AVAILABLE DATA:

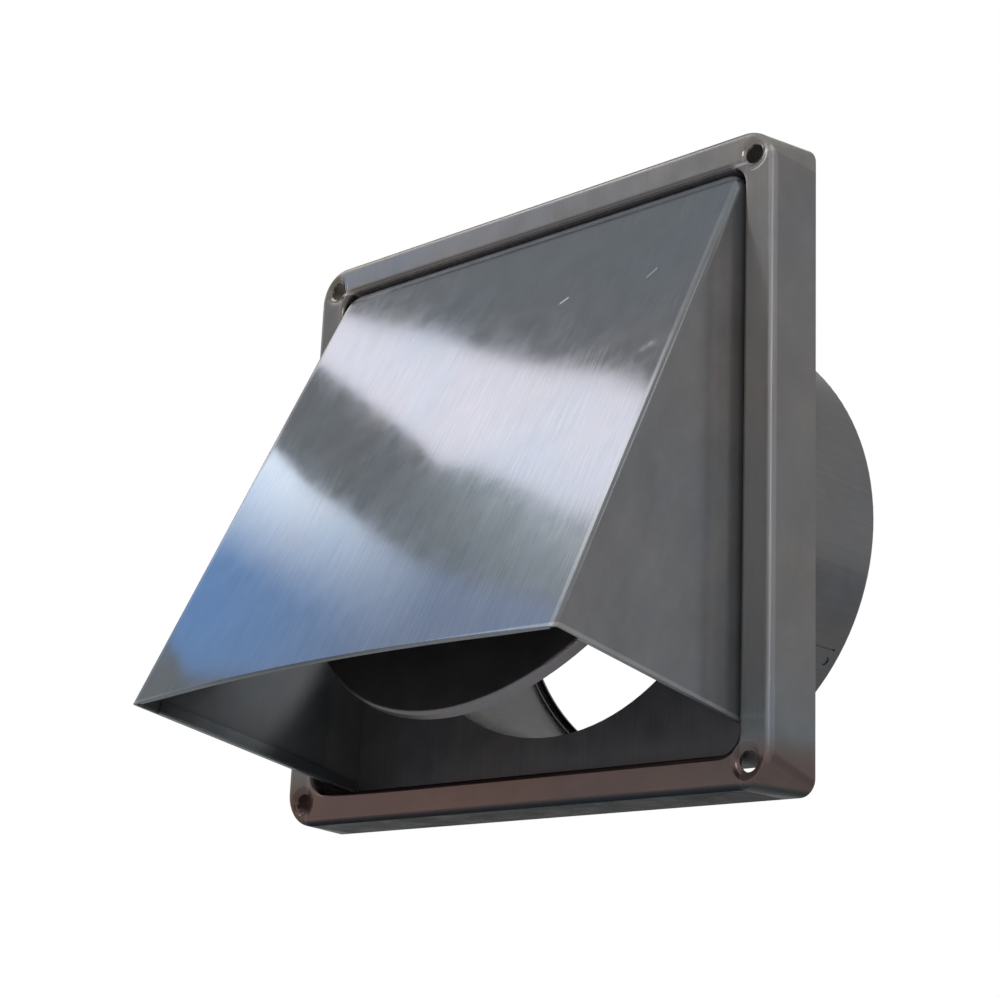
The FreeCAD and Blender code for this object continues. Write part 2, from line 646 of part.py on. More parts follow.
# Tabs: they pass through slots in the panel and are turned inwards behind it
for name, depth, length in (("tab_necks", PANEL_FRONT, "sheet_gauge"),
                            ("tab_ends", "sheet_gauge", "tab_length")):
    tabs = sketch_on(hood, "XZ_Plane", name + "_outline")
    for side in ("", "- "):
        for level in ("", "- "):
            rectangle(tabs, side + "(" + HOOD_HALF_WIDTH + " - " + length + ")", side + HOOD_HALF_WIDTH,
                      level + "side_tab_height - tab_width / 2", level + "side_tab_height + tab_width / 2")
        rectangle(tabs, side + "top_tab_offset - tab_width / 2", side + "top_tab_offset + tab_width / 2",
                  HOOD_TOP + " - " + length, HOOD_TOP)
    pad(hood, tabs, depth, name)


# Gravity flap: a round dished lid, hung by a knuckle rolled in its own sheet
#
# It is made shut, with its rim just off the panel, and its placement swings it open.

flap = new_body("backdraft_flap")
FLAP_BACK = "(" + PANEL_FRONT + " + hinge_gap)"
FLAP_FRONT = "(" + HINGE_FORWARD + " + knuckle_radius)"
disc = sketch_on(flap, "XZ_Plane", "flap_outline", FLAP_BACK)
circle(disc, "0", "0", FLAP_RADIUS)
flap_block = pad(flap, disc, FLAP_FRONT + " - " + FLAP_BACK, "flap_block")
above_chord = sketch_on(flap, "XZ_Plane", "flap_chord")
rectangle(above_chord, "- " + FLAP_RADIUS, FLAP_RADIUS, FLAP_TOP, FLAP_RADIUS + " + cut_margin")
chord_cut = pocket(flap, above_chord, "flap_chord_cut", "plate_depth", backward=True)
chord_corners = fillet(flap, chord_cut, lambda edge: along(edge, 1) and edge.BoundBox.ZMin > 0,
                       "flap_corner", "flap_corners")
edge_bend = fillet(flap, chord_corners, lambda edge: in_plane(edge, 1, -number(FLAP_FRONT)),
                   "flap_edge_bend", "flap_bend")
dished = hollow(flap, edge_bend, lambda face: in_plane(face, 1, -number(FLAP_BACK)), "flap_sheet")
leaf = sketch_on(flap, "XZ_Plane", "hinge_leaf", FLAP_FRONT + " - sheet_gauge")
rectangle(leaf, "- knuckle_half_length", "knuckle_half_length", FLAP_TOP + " - 3 * sheet_gauge",
          HINGE_HEIGHT)
pad(flap, leaf, "sheet_gauge", "hinge_leaf_pad")
notch = sketch_on(flap, "XZ_Plane", "rim_notch", FLAP_FRONT + " - sheet_gauge")
rectangle(notch, "- knuckle_half_length", "knuckle_half_length", FLAP_TOP + " - 2 * sheet_gauge",
          FLAP_TOP + " + sheet_gauge")
pocket(flap, notch, "rim_notch_cut", "2 * knuckle_radius")
roll = sketch_on(flap, "YZ_Plane", "knuckle_roll")
circle(roll, "- " + HINGE_FORWARD, HINGE_HEIGHT, "knuckle_radius")
circle(roll, "- " + HINGE_FORWARD, HINGE_HEIGHT, "knuckle_radius - sheet_gauge")
pad(flap, roll, "2 * knuckle_half_length", "knuckle", midplane=True)
slit = sketch_on(flap, "YZ_Plane", "knuckle_slit_outline")
SLIT_FRONT = "(" + FLAP_FRONT + " - sheet_gauge)"
rectangle(slit, "- " + SLIT_FRONT, "- " + SLIT_FRONT + " + knuckle_slit",
          HINGE_HEIGHT + " - knuckle_radius - cut_margin", HINGE_HEIGHT + " - knuckle_radius / 2")
pocket(flap, slit, "knuckle_slit_cut", "2 * knuckle_half_length + cut_margin", midplane=True)
flap.Placement = Placement(Vector(0, 0, 0), Rotation(Vector(-1, 0, 0), 1))
flap.setExpression("Placement.Rotation.Angle", cell("flap_opening_angle"))
LEAN = "sin(flap_opening_angle * 1 deg)"
SHORTFALL = "(1 - cos(flap_opening_angle * 1 deg))"
flap.setExpression("Placement.Base.y", cell(
    "- " + HINGE_FORWARD + " * " + SHORTFALL + " - " + HINGE_HEIGHT + " * " + LEAN))
flap.setExpression("Placement.Base.z", cell(
    HINGE_HEIGHT + " * " + SHORTFALL + " - " + HINGE_FORWARD + " * " + LEAN))


# Hinge pin, held in the ears of two brackets

pin = new_body("flap_hinge_pin")
EAR_OUTSIDE = "(" + EAR_INSIDE + " + bracket_gauge)"
PIN_HALF_LENGTH = "(" + EAR_OUTSIDE + " + clip_gap + clip_thickness + pin_end_length)"
wire = sketch_on(pin, "YZ_Plane", "pin_section")
circle(wire, "- " + HINGE_FORWARD, HINGE_HEIGHT, PIN_RADIUS)
rod = pad(pin, wire, "2 * " + PIN_HALF_LENGTH, "pin_rod", midplane=True)
chamfer(pin, rod, lambda edge: edge.Curve.TypeId == "Part::GeomCircle", PIN_RADIUS + " / 3", "pin_ends")

# The foot of each bracket is notched behind the pin's end, so that the pin and clip go in
EAR_FRONT = "(" + HINGE_FORWARD + " + ear_reach)"
EAR_REAR = "(" + PANEL_FRONT + " + ear_relief)"
NOTCH_TOP = "(" + HINGE_HEIGHT + " + notch_reach)"
FOOT_TOP = "(" + FOOT_BOTTOM + " + bracket_foot_height)"
for side, hand in (("", "right"), ("- ", "left")):
    outwards = side == "- "
    bracket = new_body("hinge_bracket_" + hand)
    ear = sketch_on(bracket, "YZ_Plane", "ear_outline_" + hand, side + EAR_INSIDE)
    polygon(ear, [("- " + PANEL_FRONT, NOTCH_TOP), ("- " + PANEL_FRONT, FOOT_TOP),
                  ("- " + EAR_FRONT, HINGE_HEIGHT + " + ear_reach"), ("- " + EAR_FRONT, FOOT_BOTTOM),
                  ("- " + EAR_REAR, FOOT_BOTTOM), ("- " + EAR_REAR, NOTCH_TOP)])
    ear_pad = pad(bracket, ear, "bracket_gauge", "ear_" + hand, backward=outwards)
    ear_front = -number(EAR_FRONT)
    fillet(bracket, ear_pad, lambda edge: along(edge, 0) and in_plane(edge, 1, ear_front), "ear_corner",
           "ear_corners_" + hand)
    foot = sketch_on(bracket, "XZ_Plane", "foot_outline_" + hand, PANEL_FRONT)
    foot_far = side + "(" + EAR_INSIDE + " + bracket_foot_length)"
    notch_far = side + "(" + EAR_OUTSIDE + " + notch_length)"
    polygon(foot, [(side + EAR_INSIDE, NOTCH_TOP), (side + EAR_INSIDE, FOOT_TOP), (foot_far, FOOT_TOP),
                   (foot_far, FOOT_BOTTOM), (notch_far, FOOT_BOTTOM),
                   (notch_far, NOTCH_TOP)])
    foot_pad = pad(bracket, foot, "bracket_gauge", "foot_" + hand)
    bend_place = number(side + EAR_INSIDE)
    bend = fillet(
        bracket, foot_pad,
        lambda edge: along(edge, 2) and in_plane(edge, 0, bend_place) and in_plane(edge, 1, panel_front),
        "bracket_bend_radius", "bracket_bend_" + hand)
    foot_end = number(foot_far)
    fillet(bracket, bend, lambda edge: along(edge, 1) and in_plane(edge, 0, foot_end), "foot_corner",
           "foot_corners_" + hand)
    ear_hole = sketch_on(bracket, "YZ_Plane", "ear_hole_" + hand)
    circle(ear_hole, "- " + HINGE_FORWARD, HINGE_HEIGHT, PIN_RADIUS + " + fixed_clearance")
    pocket(bracket, ear_hole, "ear_hole_cut_" + hand, EAR_OUTSIDE + " + cut_margin", backward=not outwards)
    foot_holes = sketch_on(bracket, "XZ_Plane", "foot_holes_" + hand, "plate_depth")
    for step in range(2):
        circle(foot_holes, side + "(" + EAR_INSIDE + " + rivet_first + %d * rivet_pitch)" % step,
               RIVET_HEIGHT, "rivet_shank_radius + fixed_clearance")
    pocket(bracket, foot_holes, "foot_hole_cuts_" + hand)

    clip = new_body("pin_clip_" + hand)
    washer = sketch_on(clip, "YZ_Plane", "clip_outline_" + hand, side + "(" + EAR_OUTSIDE + " + clip_gap)")
    circle(washer, "- " + HINGE_FORWARD, HINGE_HEIGHT, "clip_radius")
    circle(washer, "- " + HINGE_FORWARD, HINGE_HEIGHT, PIN_RADIUS + " + fixed_clearance")
    cap = pad(clip, washer, "clip_thickness", "clip_" + hand, backward=outwards)
    clip_face = number(side + "(" + EAR_OUTSIDE + " + clip_gap + clip_thickness)")
    clip_rim = number("clip_radius")
    chamfer(clip, cap,
            lambda edge: in_plane(edge, 0, clip_face) and abs(edge.Curve.Radius - clip_rim) < 1e-3,
            "clip_thickness / 3", "clip_edge_" + hand)


# Rivets: two through the foot of each bracket, set behind the panel

rivets = new_body("bracket_rivets")
tails = sketch_on(rivets, "XZ_Plane", "rivet_tails", "sheet_gauge - rivet_tail_height")
rivet_circles(tails, "rivet_tail_radius")
pad(rivets, tails, "rivet_tail_height", "tails")
shanks = sketch_on(rivets, "XZ_Plane", "rivet_shanks", "sheet_gauge")
rivet_circles(shanks, "rivet_shank_radius")
pad(rivets, shanks, "sheet_gauge + bracket_gauge", "shanks")
heads = sketch_on(rivets, "XZ_Plane", "rivet_heads", PANEL_FRONT + " + bracket_gauge")
rivet_circles(heads, "rivet_head_radius")
head_pad = pad(rivets, heads, "rivet_head_height", "heads")
head_face = -number(PANEL_FRONT + " + bracket_gauge + rivet_head_height")
chamfer(rivets, head_pad, lambda edge: in_plane(edge, 1, head_face), "rivet_head_bevel", "head_bevels")


# Every sub-part is checked, then written under its own name

document.recompute()
for item in document.Objects:
    if "Invalid" in item.State or "Error" in item.State:
        raise RuntimeError("%s did not build" % item.Name)
os.makedirs("parts", exist_ok=True)
for body in document.findObjects("PartDesign::Body"):
    if body in (pan_hollow, hollow_form):
        continue
    if body.Shape.isNull() or not body.Shape.isValid():
        raise RuntimeError("%s has no valid shape" % body.Label)
    body.Shape.exportStep("parts/" + body.Label + ".step")
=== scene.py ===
from math import pi, radians

import bpy
from mathutils import Matrix, Vector

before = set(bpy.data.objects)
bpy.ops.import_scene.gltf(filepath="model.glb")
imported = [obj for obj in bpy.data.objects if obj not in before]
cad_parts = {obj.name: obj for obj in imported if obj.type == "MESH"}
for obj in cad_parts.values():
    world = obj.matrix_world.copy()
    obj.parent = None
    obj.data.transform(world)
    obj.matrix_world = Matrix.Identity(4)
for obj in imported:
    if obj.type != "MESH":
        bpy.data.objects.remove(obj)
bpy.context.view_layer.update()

scene = bpy.context.scene
scene.view_settings.view_transform = "Standard"


# The studio: the vent hangs clear of a pale floor, against plain white, and is seen from its
# right and from below. Lit cards at the upper left are what its brushed hood mirrors; two
# lamps and painted highlights draw the light lines along the bends and folds.

lens = bpy.data.cameras.new("studio_camera")
lens.sensor_width = 36.0
lens.lens = 76.045
lens.clip_start = 0.01
camera = bpy.data.objects.new("studio_camera", lens)
camera.location = (0.42497, -0.46913, -0.17866)
camera.rotation_euler = (radians(106.0406), radians(-2.4129), radians(43.1915))
scene.collection.objects.link(camera)
scene.camera = camera


def lamp(name, target, towards, distance, along, length, breadth, radiance, colour):
    """A flat lamp that faces a target from a direction, with its long side along a vector."""
    away = Vector(towards).normalized()
    long_side = (Vector(along) - away * Vector(along).dot(away)).normalized()
    facing = Matrix((long_side, away.cross(long_side), away)).transposed()
    light = bpy.data.lights.new(name, "AREA")
    light.shape = "RECTANGLE"
    light.size = length
    light.size_y = breadth
    light.energy = radiance * length * breadth * pi
    light.color = colour
    holder = bpy.data.objects.new(name, light)
    holder.rotation_euler = facing.to_euler()
    holder.location = Vector(target) + away * distance
    holder.visible_camera = False
    scene.collection.objects.link(holder)


lamp("lens_lamp", target=(0.09, -0.02, 0.0), towards=(0.532, -0.789, 0.309), distance=0.60,
     along=(0, 0, 1), length=0.25, breadth=0.18, radiance=4.6, colour=(1.0, 0.99, 0.98))
lamp("overhead_lamp", target=(0.08, -0.06, 0.0), towards=(0.50, -0.28, 0.82), distance=0.55,
     along=(1, 0, 0), length=0.16, breadth=0.16, radiance=3.0, colour=(0.97, 1.0, 0.97))


def add(tree, kind, inputs=(), **settings):
    """A shader node with its settings, whose inputs are values or other nodes' outputs."""
    made = tree.nodes.new("ShaderNode" + kind)
    for key, value in settings.items():
        setattr(made, key, value)
    for key, value in dict(inputs).items():
        if isinstance(value, bpy.types.NodeSocket):
            tree.links.new(value, made.inputs[key])
        else:
            made.inputs[key].default_value = value
    return made


# Air: full white where it is seen or mirrored, and a plain level of light for all else
world = bpy.data.worlds.new("studio_white")
scene.world = world
world.use_nodes = True
light_level, seen_level = 0.75, 1.0
air = world.node_tree
air.nodes.clear()
path = add(air, "LightPath").outputs
seen = add(air, "Math", {0: path["Is Camera Ray"], 1: path["Is Glossy Ray"]},
           operation="MAXIMUM")
seen = add(air, "Math", {0: seen.outputs[0], 1: path["Is Transmission Ray"]},
           operation="MAXIMUM")
level = add(air, "MapRange", {"Value": seen.outputs[0], "To Min": light_level,
                              "To Max": seen_level})
white = add(air, "Background", {"Color": (1, 1, 1, 1), "Strength": level.outputs[0]})
add(air, "OutputWorld", {"Surface": white.outputs[0]})

# Floor: pale and matt, and lifted towards white where the camera sees it
floor_reach, floor_height = 12.0, -0.6
lifted_share = 0.6
floor_mesh = bpy.data.meshes.new("studio_floor")
floor_mesh.from_pydata(
    [(across * floor_reach, along * floor_reach, floor_height)
     for across, along in ((-1, -1), (1, -1), (1, 1), (-1, 1))], [], [(0, 1, 2, 3)])
studio_floor = bpy.data.objects.new("studio_floor", floor_mesh)
scene.collection.objects.link(studio_floor)
pale = bpy.data.materials.new("pale_floor")
pale.use_nodes = True
tree = pale.node_tree
tree.nodes.clear()
matt = add(tree, "BsdfDiffuse", {"Color": (0.80, 0.80, 0.80, 1)})
glow = add(tree, "Emission", {"Color": (1, 1, 1, 1), "Strength": 1.0})
path = add(tree, "LightPath").outputs
share = add(tree, "Math", {0: path["Is Camera Ray"], 1: lifted_share}, operation="MULTIPLY")
both = add(tree, "MixShader", {0: share.outputs[0], 1: matt.outputs[0], 2: glow.outputs[0]})
add(tree, "OutputMaterial", {"Surface": both.outputs[0]})
floor_mesh.materials.append(pale)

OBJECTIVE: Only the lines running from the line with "bpy.data.objects.remove(obj)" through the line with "scene.collection.objects.link(holder)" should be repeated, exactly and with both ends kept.

CORRECT OUTPUT:
        bpy.data.objects.remove(obj)
bpy.context.view_layer.update()

scene = bpy.context.scene
scene.view_settings.view_transform = "Standard"


# The studio: the vent hangs clear of a pale floor, against plain white, and is seen from its
# right and from below. Lit cards at the upper left are what its brushed hood mirrors; two
# lamps and painted highlights draw the light lines along the bends and folds.

lens = bpy.data.cameras.new("studio_camera")
lens.sensor_width = 36.0
lens.lens = 76.045
lens.clip_start = 0.01
camera = bpy.data.objects.new("studio_camera", lens)
camera.location = (0.42497, -0.46913, -0.17866)
camera.rotation_euler = (radians(106.0406), radians(-2.4129), radians(43.1915))
scene.collection.objects.link(camera)
scene.camera = camera


def lamp(name, target, towards, distance, along, length, breadth, radiance, colour):
    """A flat lamp that faces a target from a direction, with its long side along a vector."""
    away = Vector(towards).normalized()
    long_side = (Vector(along) - away * Vector(along).dot(away)).normalized()
    facing = Matrix((long_side, away.cross(long_side), away)).transposed()
    light = bpy.data.lights.new(name, "AREA")
    light.shape = "RECTANGLE"
    light.size = length
    light.size_y = breadth
    light.energy = radiance * length * breadth * pi
    light.color = colour
    holder = bpy.data.objects.new(name, light)
    holder.rotation_euler = facing.to_euler()
    holder.location = Vector(target) + away * distance
    holder.visible_camera = False
    scene.collection.objects.link(holder)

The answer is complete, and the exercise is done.